NeurIPS2024

Hallo3D: Multi-Modal Hallucination Detection and Mitigation for Consistent 3D Content Generation

Hongbo Wang, Jie Cao, Jin Liu, Xiaoqiang Zhou, Huaibo Huang, Ran He

摘要

Recent advances in pretrained 2D diffusion models have significantly improved visual prior guidance for 3D content generation. However, this process often lacks geometric constraints, leading to spatial perception hallucinations and multi-view inconsistencies. To address this, we introduce Hallo3D , a tuning-free method for 3D content generation that leverages the geometric perception capabilities of large multi-modal models to detect and mitigate these hallucinations. Our approach follows a generation-detection-correction paradigm, using multi-modal inconsistencies as query information to guide the detection of hallucinations and formulate enhanced negative prompts that ensure consistent renderings.

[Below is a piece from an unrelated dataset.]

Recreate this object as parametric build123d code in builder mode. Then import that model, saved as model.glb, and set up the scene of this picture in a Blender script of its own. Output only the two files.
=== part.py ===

Additionally, we propose a denoising strategy that employs attention mechanisms to maintain consistency in color and texture across multiple views during visual guidance. Our method is data-independent, easily integrates with existing 3D content generation frameworks, and supports both text-driven and image-driven approaches. Extensive experiments demonstrate that our method significantly improves the consistency and quality of generated 3D content, particularly in mitigating hallucinations common with 2D pretrained models.